“Parece que a gente tá vivendo um mundo que teve um corte brusco, um mundo novo. Mas na verdade, é a continuidade de ações que vêm sucateando nossas vidas há séculos”. É assim, enxergando continuidade no que inicialmente aparenta ser uma ruptura, que o artista fluminense Thiago Elniño dá os primeiros passos públicos com Correnteza, terceiro álbum de estúdio em sua discografia. Ao colocar no mundo o videoclipe “Preta & Dengo”, onde reúne a música “Preta!”, do disco Pedras, Flechas, Lanças, Espadas e Espelhos (2019); e “Dengo”, parceria com Zé Manoel e primeiro single de seu próximo trabalho, previsto para o dia 23 de março , o rapper quebra a ideia de interrupção entre as suas produções. Ele pega os ouvintes pela mão para percorrer por uma ponte construída entre os singles, tendo o afeto como protagonista.
A continuidade de maneira direta do trabalho desenvolvido no último disco carrega uma mensagem que transcende os limites sonoros. Com direção de Sthefany Barros e elenco formado pela cantora e atriz Késia Estácio e pelo ator Izak Dahora (conhecido pelas séries O Sítio do Picapau Amarelo, Os Dias Eram Assim, e pela novela Éramos Seis), o videoclipe destaca o carinho e o cuidado de um casal afrocentrado, retomando um dos temas que Thiago via tendo mais espaços nas discussões raciais até a chegada da pandemia. “Alguns assuntos estavam ganhando um novo olhar e devemos continuar nesse caminho, a pandemia não suspendeu os problemas já existentes, ela potencializou”, pontua, antes de reforçar a ideia de que fez o afeto surgir como protagonista. “Independente da conjuntura e do momento, o afeto e o amor entre nosso povo é uma inteligência, uma proteção”, reflete.

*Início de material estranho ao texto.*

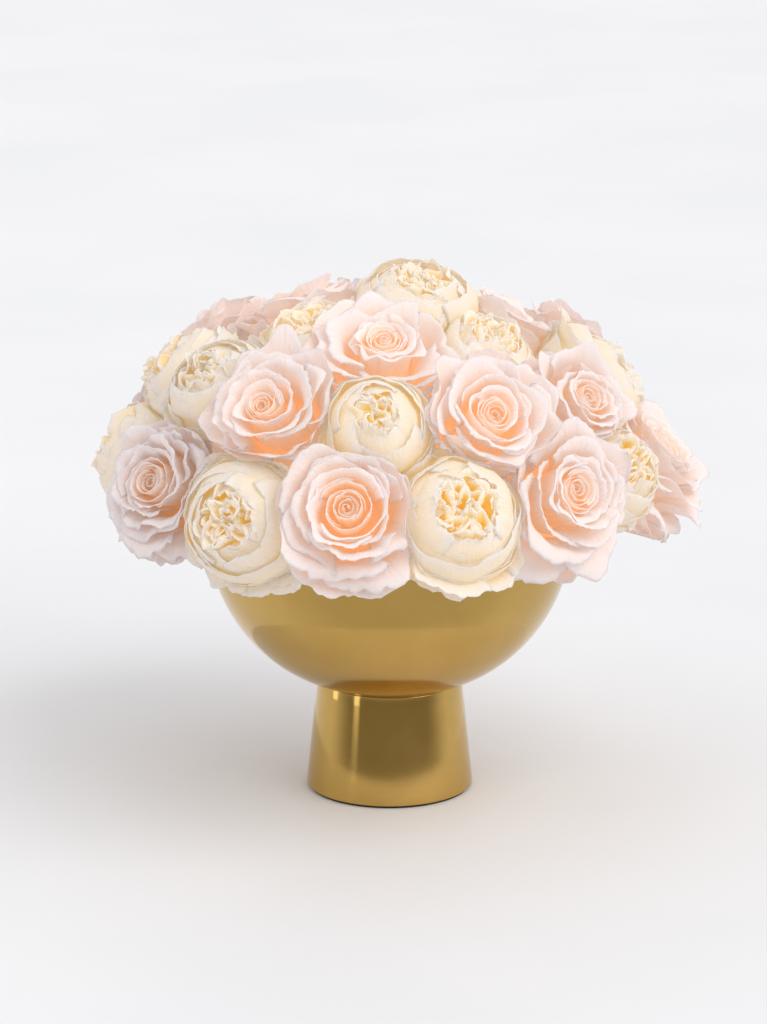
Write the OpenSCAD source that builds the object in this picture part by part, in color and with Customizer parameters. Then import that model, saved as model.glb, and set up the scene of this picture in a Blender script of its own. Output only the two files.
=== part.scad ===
// A gold footed bowl that holds a dome of preserved roses.
// Millimetres, +Z up. The origin is the centre of the base, on the surface the bowl stands on.
// The front faces -Y. The roses, foam and liner are one insert, which lifts out of the bowl.

/* [Bowl] */
// Outside width of the bowl at its rim
bowl_w = 184; // [180:1:188]
// Height of the rim above the surface
rim_z = 148; // [147:0.5:149]
// Height from the underside of the bowl to where its side becomes upright
bowl_depth = 99.5; // [98:0.5:100]
// Thickness of the bowl's metal
bowl_wall = 1.2; // [0.8:0.1:1.6]

/* [Foot] */
// Outside width of the foot at the bottom
foot_w = 82.8; // [78:0.2:92]
// Outside width of the foot where it meets the bowl
foot_neck_w = 71.2; // [70:0.2:74]
// Thickness of the foot's metal
foot_wall = 1.5; // [1:0.1:2]

/* [Roses] */
// Width of an open rose head
rose_w = 62; // [58:1:63]
// Length of a rose head from its base to its face
rose_l = 56; // [53:1:57]
// Gap left between two heads that press on each other
rose_gap = 0.3; // [0.3:0.1:1]

/* [Hidden] */
$fn = 96;

// Bowl: the outline is a superellipse that is upright at this height.
upright_z = 150;
bowl_curve = 2.3;
bowl_steps = 26;
bowl_flat = 0.5;
under_z = upright_z - bowl_depth + bowl_flat;
floor_z = under_z + bowl_wall;

// Foot and its pad
pad_t = 1.2;
pad_inset = 1.5;
foot_lip = 9;
foot_top_z = under_z + 5.4;
plate_t = 3;

// Screw that holds the bowl on the foot
screw_r = 3;
screw_hole_r = 3.3;
screw_head_r = 6;
screw_head_h = 3.6;
screw_end_z = under_z - plate_t - 10;
key_w = 4;
key_depth = 2.4;
seal_r = 7.5;
seal_t = 1.2;
lock_washer_r = 6;
lock_washer_t = 1.6;
nut_w = 10;
nut_h = 5;

// Insert: liner and foam
liner_gap = 0.4;
liner_wall = 0.9;
liner_head_gap = 1.2;
liner_rim_drop = 3;
liner_floor_z = floor_z + seal_t + screw_head_h + liner_head_gap;
liner_rim_z = rim_z - liner_rim_drop;
dome_r = 79;
dome_h = 38;
dome_z = rim_z;
dome_steps = 18;

// Stems. Those of steep roses go deeper into the foam.
stem_r = 2.2;
stem_hole_r = 2.4;
stem_deep = 26;
steep_tilt = 30;
steep_stem_deep = 36;
calyx_r = 6.5;
calyx_l = 5;

// Head: where along its length its middle and its widest place lie, and how its outline curves behind and in
// front of that place. Heads press on each other when their middles are nearer than rose_w + press_reach.
middle_at = 0.62;
widest_at = 0.68;
curve_behind = 0.8;
curve_in_front = 0.9;
head_steps = 16;
press_reach = 12;

// Rings of roses. A ring is [distance of the head's base from the axis, height of the base, tilt above level].
low_ring = [88, 158, 18];
middle_ring = [69, 184, 37];
upper_ring = [35, 192, 66];
crown_ring = [8, 209, 80];

// Each rose is [colour, direction of its base seen from above, how far the head turns from that direction,
// how much more it tilts than its ring]. A direction of 0 is the front, and + is to the right.
low_roses = [
    ["cream", -92, 0, 0], ["blush", -66, 26, 0], ["cream", -37, 12, -8], ["blush", -11, 9, 5],
    ["cream", 16, -4, 6], ["blush", 45, -14, 3], ["cream", 70, -26, 9], ["blush", 95, -17, 4],
    ["cream", 120, 0, 0], ["blush", 145, 0, 0], ["cream", 169, 0, 0], ["blush", 194, 0, 0],
    ["cream", 219, 0, 0], ["blush", 244, 0, 0]
];
middle_roses = [
    ["cream", -66, 19, 13], ["blush", -37, 14, 2], ["cream", -4, 1, 1], ["blush", 29, -9, -1],
    ["blush", 65, -19, -5], ["cream", 93, 0, -9], ["blush", 121, 0, 0], ["cream", 150, 0, 0],
    ["blush", 179, 0, 0], ["cream", 208, 0, 0], ["blush", 237, 0, 0], ["cream", 266, 0, 0]
];
upper_roses = [
    ["blush", -9, 16, -4], ["cream", 57, 14, -4], ["blush", 114, -8, -12], ["cream", 173, 0, 0],
    ["blush", 233, 0, 0], ["cream", 300, 0, 13]
];
crown_roses = [["cream", 90, 0, 0]];

// One list of all the roses: [colour, direction, turn, base distance, base height, tilt].
function ring_of(ring, roses) = [for (r = roses) [r[0], r[1], r[2], ring[0], ring[1], ring[2] + r[3]]];
roses = concat(
    ring_of(low_ring, low_roses),
    ring_of(middle_ring, middle_roses),
    ring_of(upper_ring, upper_roses),
    ring_of(crown_ring, crown_roses)
);

function two_digits(n) = n < 10 ? str("0", n) : str(n);
function rose_name(i) = str(roses[i][0], "_rose_", two_digits(i + 1));

gold = [0.72, 0.56, 0.28];
steel = [0.7, 0.7, 0.72];
blush = [0.97, 0.82, 0.76];
cream = [0.98, 0.93, 0.78];
green = [0.45, 0.52, 0.3];
foam_green = [0.42, 0.5, 0.38];
rubber_black = [0.12, 0.12, 0.12];
felt_brown = [0.2, 0.16, 0.12];
liner_clear = [0.85, 0.87, 0.85];

// ---- Shared outlines ----

// Points down the side of the bowl, from the upright height to the flat at the bottom.
function bowl_side(half_w, depth, flat_z) = [
    for (i = [0 : bowl_steps])
        let (t = 90 * i / bowl_steps)
        [
            half_w * pow(cos(t), 2 / bowl_curve),
            max(flat_z, upright_z - depth * pow(sin(t), 2 / bowl_curve))
        ]
];

// The solid a bowl-shaped skin encloses, inset from the outside of the bowl and cut level at the top.
module bowl_fill(inset, flat_z, top_z) {
    intersection() {
        rotate_extrude()
            polygon(concat([[0, upright_z]], bowl_side(bowl_w / 2 - inset, bowl_depth - inset, flat_z)));
        cylinder(r = bowl_w, h = top_z);
    }
}

module washer(r, hole_r, z, t) {
    translate([0, 0, z])
        difference() {
            cylinder(r = r, h = t);
            translate([0, 0, -1])
                cylinder(r = hole_r, h = t + 2);
        }
}

// ---- Bowl and foot ----

module bowl() {
    color(gold)
        difference() {
            bowl_fill(0, under_z, rim_z);
            bowl_fill(bowl_wall, floor_z, rim_z + 1);
            cylinder(r = screw_hole_r, h = rim_z);
        }
}

// Outside radius of the foot at a height.
function foot_r(z) = foot_w / 2 + (foot_neck_w - foot_w) / 2 * (z - pad_t) / (foot_top_z - pad_t);

module foot() {
    color(gold)
        difference() {
            rotate_extrude()
                polygon([
                    [foot_r(pad_t) - foot_lip, pad_t],
                    [foot_r(pad_t), pad_t],
                    [foot_r(foot_top_z), foot_top_z],
                    [foot_r(foot_top_z) - foot_wall, foot_top_z],
                    [foot_r(pad_t) - foot_wall, pad_t + foot_wall],
                    [foot_r(pad_t) - foot_lip, pad_t + foot_wall]
                ]);
            bowl_fill(0, under_z, rim_z);
        }
}

// Disc fixed across the inside of the foot's neck; the screw pulls the bowl down on it.
module foot_plate() {
    z = under_z - plate_t;
    color(gold)
        washer(foot_r(under_z) - foot_wall - 0.1, screw_hole_r, z, plate_t);
}

module bowl_screw() {
    head_z = floor_z + seal_t;
    color(steel)
        difference() {
            union() {
                translate([0, 0, screw_end_z])
                    cylinder(r = screw_r, h = head_z - screw_end_z);
                translate([0, 0, head_z])
                    cylinder(r = screw_head_r, h = screw_head_h);
            }
            translate([0, 0, head_z + screw_head_h - key_depth])
                cylinder(d = key_w / cos(30), h = screw_head_h, $fn = 6);
        }
}

module seal_washer() {
    color(rubber_black)
        washer(seal_r, screw_hole_r, floor_z, seal_t);
}

module lock_washer() {
    color(steel)
        washer(lock_washer_r, screw_hole_r, under_z - plate_t - lock_washer_t, lock_washer_t);
}

module screw_nut() {
    color(steel)
        translate([0, 0, under_z - plate_t - lock_washer_t - nut_h])
            difference() {
                cylinder(d = nut_w / cos(30), h = nut_h, $fn = 6);
                translate([0, 0, -1])
                    cylinder(r = screw_r, h = nut_h + 2);
            }
}

module base_pad() {
    r = foot_r(pad_t) - pad_inset;
    color(felt_brown)
        washer(r, r - foot_lip + 2 * pad_inset, 0, pad_t);
}

// ---- Insert ----

module liner() {
    color(liner_clear)
        difference() {
            bowl_fill(bowl_wall + liner_gap, liner_floor_z, liner_rim_z);
            bowl_fill(bowl_wall + liner_gap + liner_wall, liner_floor_z + liner_wall, rim_z);
        }
}

// Points over the dome of the foam, from its edge to its top.
function dome_arc() = [
    for (i = [0 : dome_steps])
        let (t = 90 * i / dome_steps)
        [dome_r * cos(t), dome_z + dome_h * sin(t)]
];

module foam() {
    color(foam_green)
        difference() {
            union() {
                bowl_fill(bowl_wall + liner_gap + liner_wall, liner_floor_z + liner_wall, liner_rim_z);
                rotate_extrude()
                    polygon(concat([[0, dome_z], [0, liner_rim_z - 1], [dome_r, liner_rim_z - 1]], dome_arc()));
            }
            for (r = roses)
                at_rose(r)
                    stem(r, stem_hole_r, 1);
        }
}

// ---- Roses ----

// Puts a solid at a rose's base, with +Z along the way the rose faces.
module at_rose(r) {
    translate(rose_base(r))
        rotate([90 - r[5], 0, r[1] + r[2]])
            children();
}

function rose_base(r) = [r[3] * sin(r[1]), -r[3] * cos(r[1]), r[4]];
function rose_way(r) = [cos(r[5]) * sin(r[1] + r[2]), -cos(r[5]) * cos(r[1] + r[2]), sin(r[5])];
function rose_middle(r) = rose_base(r) + rose_way(r) * rose_l * middle_at;

// Depth from a rose's base to the bottom of its hole in the foam.
function stem_l(r) = r[5] < steep_tilt ? stem_deep : steep_stem_deep;

module stem(r, radius, extra) {
    translate([0, 0, -stem_l(r) - extra])
        cylinder(r = radius, h = stem_l(r) + extra);
}

module rose_stems() {
    color(green)
        for (r = roses)
            at_rose(r)
                translate([0, 0, -calyx_l])
                    stem(r, stem_r, -calyx_l);
}

module rose_calyxes() {
    color(green)
        for (r = roses)
            at_rose(r)
                translate([0, 0, -calyx_l])
                    cylinder(r1 = stem_r, r2 = calyx_r, h = calyx_l);
}

// Outline of a head: narrow at the base, widest near the face, rounded over in front.
function head_side() = [
    for (i = [0 : head_steps])
        let (t = -90 + 180 * i / head_steps, widest = rose_l * widest_at)
        [
            max(t < 0 ? calyx_r : 0, rose_w / 2 * pow(cos(t), t < 0 ? curve_behind : curve_in_front)),
            widest + (t < 0 ? widest : rose_l - widest) * sin(t)
        ]
];

module head() {
    rotate_extrude()
        polygon(concat([[0, rose_l], [0, 0]], head_side()));
}

// Everything on the far side of the plane halfway between two roses.
module far_side(a, b) {
    from = rose_middle(a);
    way = rose_middle(b) - from;
    far = norm(way);
    reach = 2 * rose_w;
    translate(from)
        rotate([0, acos(way[2] / far), atan2(way[1], way[0])])
            translate([-reach / 2, -reach / 2, far / 2 - rose_gap / 2])
                cube([reach, reach, reach]);
}

// A head, pressed flat where it meets its neighbours and where it rests on the rim.
module rose(i) {
    near = rose_w + press_reach;
    color(roses[i][0] == "blush" ? blush : cream)
        difference() {
            at_rose(roses[i])
                head();
            for (j = [0 : len(roses) - 1])
                if (j != i && norm(rose_middle(roses[j]) - rose_middle(roses[i])) < near)
                    far_side(roses[i], roses[j]);
            cylinder(r = bowl_w / 2 + rose_gap, h = rim_z + rose_gap);
        }
}

bowl();
foot();
foot_plate();
bowl_screw();
seal_washer();
lock_washer();
screw_nut();
base_pad();
liner();
foam();
rose_stems();
rose_calyxes();
for (i = [0 : len(roses) - 1])
    rose(i);
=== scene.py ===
"""A gold footed bowl holding a dome of blush and cream preserved roses.

Shapes are worked out in millimetres and turned into metres where a mesh is made. Places of lights and of the
camera are in metres. The front faces -Y, and Z is up.
"""

import math
from dataclasses import dataclass

import bpy
import numpy as np
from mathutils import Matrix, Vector


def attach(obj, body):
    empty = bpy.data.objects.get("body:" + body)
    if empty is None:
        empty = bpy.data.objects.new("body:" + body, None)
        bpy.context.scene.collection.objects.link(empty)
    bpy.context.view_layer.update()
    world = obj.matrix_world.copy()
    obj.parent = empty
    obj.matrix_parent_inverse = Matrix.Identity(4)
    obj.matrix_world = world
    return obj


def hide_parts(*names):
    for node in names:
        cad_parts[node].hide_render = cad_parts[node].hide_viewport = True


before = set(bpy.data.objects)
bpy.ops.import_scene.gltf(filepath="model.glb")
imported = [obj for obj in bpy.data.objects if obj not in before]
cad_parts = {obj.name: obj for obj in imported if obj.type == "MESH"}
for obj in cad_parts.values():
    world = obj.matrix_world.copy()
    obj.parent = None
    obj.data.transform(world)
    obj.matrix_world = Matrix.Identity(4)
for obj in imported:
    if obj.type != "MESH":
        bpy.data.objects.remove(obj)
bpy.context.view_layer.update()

MM = 0.001
GOLDEN_ANGLE = math.radians(137.5)

# Bowl and foot, as in the CAD: the side of the bowl is a superellipse that is upright at UPRIGHT_Z.
RIM_Z = 148.0
BOWL_R = 92.0
BOWL_DEPTH = 99.5
BOWL_WALL = 1.2
BOWL_CURVE = 2.3
UPRIGHT_Z = 150.0
UNDER_Z = 51.0
SCREW_HOLE_R = 3.3
PAD_T = 1.2
FOOT_R = 41.4
FOOT_NECK_R = 35.6
FOOT_TOP_Z = 56.4
FOOT_WALL = 1.5

# Rose heads, as in the CAD: MIDDLE_AT is where a head's middle lies along its length.
ROSE_L = 56.0
ROSE_R = 31.0
MIDDLE_AT = 0.62
# Heads press on each other when their middles are nearer than their two radii and this.
PRESS_REACH = 14

# Thickness of petals at their foot: in blush roses, in cup and guard petals, and in the folded lobes.
BLUSH_PETAL_T = 0.4
CUP_PETAL_T = 0.45
LOBE_T = 0.8

# Rings of roses: distance of the base from the axis, height of the base, and tilt.
RINGS = [(88.0, 158.0, 18.0), (69.0, 184.0, 37.0), (35.0, 192.0, 66.0), (8.0, 209.0, 80.0)]


@dataclass
class Rose:
    """One rose head, with angles in degrees."""
    kind: str
    direction: float      # of its base seen from above: 0 is the front, and + is to the right
    turn: float = 0       # of the head, away from that direction
    lift: float = 0       # how much more it tilts than its ring
    nod: float = 4        # how much further up its face looks than its middle
    size: float = 1.0     # how wide open it is
    warmth_and_glow: float = 0.8   # how deep the colour of its heart is, and how strong its painted glow is, so that a low value also paints the rose darker, as if in shade
    mouth: float = 0.85   # how open the cup of a cream rose is
    tip: float = 0        # how far its face tips to the front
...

O elo criado entre as músicas “Preta!” e “Dengo” (ambas produzidas por Martché e com beats de Rafael Chevi e Geeli, respectivamente) traz também a conexão de duas linguagens do samba. Em “Preta!”, Thiago buscou referências no samba rock e no samba de partido alto de Cacique de Ramos, indo de Jorge Ben ao grupo Fundo de Quintal. Já em “Dengo”, a construção sonora é norteada pelas influências do samba-canção e do samba-choro, principalmente pelos artistas da comunidade da Mangueira, de Jamelão a Cartola Nelson Cavaquinho. A última, inclusive, apresenta instrumentos de sopro e arranjos de piano – sonoridades que o rapper acredita serem muito populares, mas também distanciadas do grande público, muitas vezes por serem colocadas como algo elitizado. “É uma sofisticação popular. Por isso a participação do Zé Manoel. Aos meus olhos, ele é um representante gigante das nossas possibilidades. E, assim como falar de afeto, isso mostra que a população preta não é uma coisa só, é rica em diversidade”, conclui.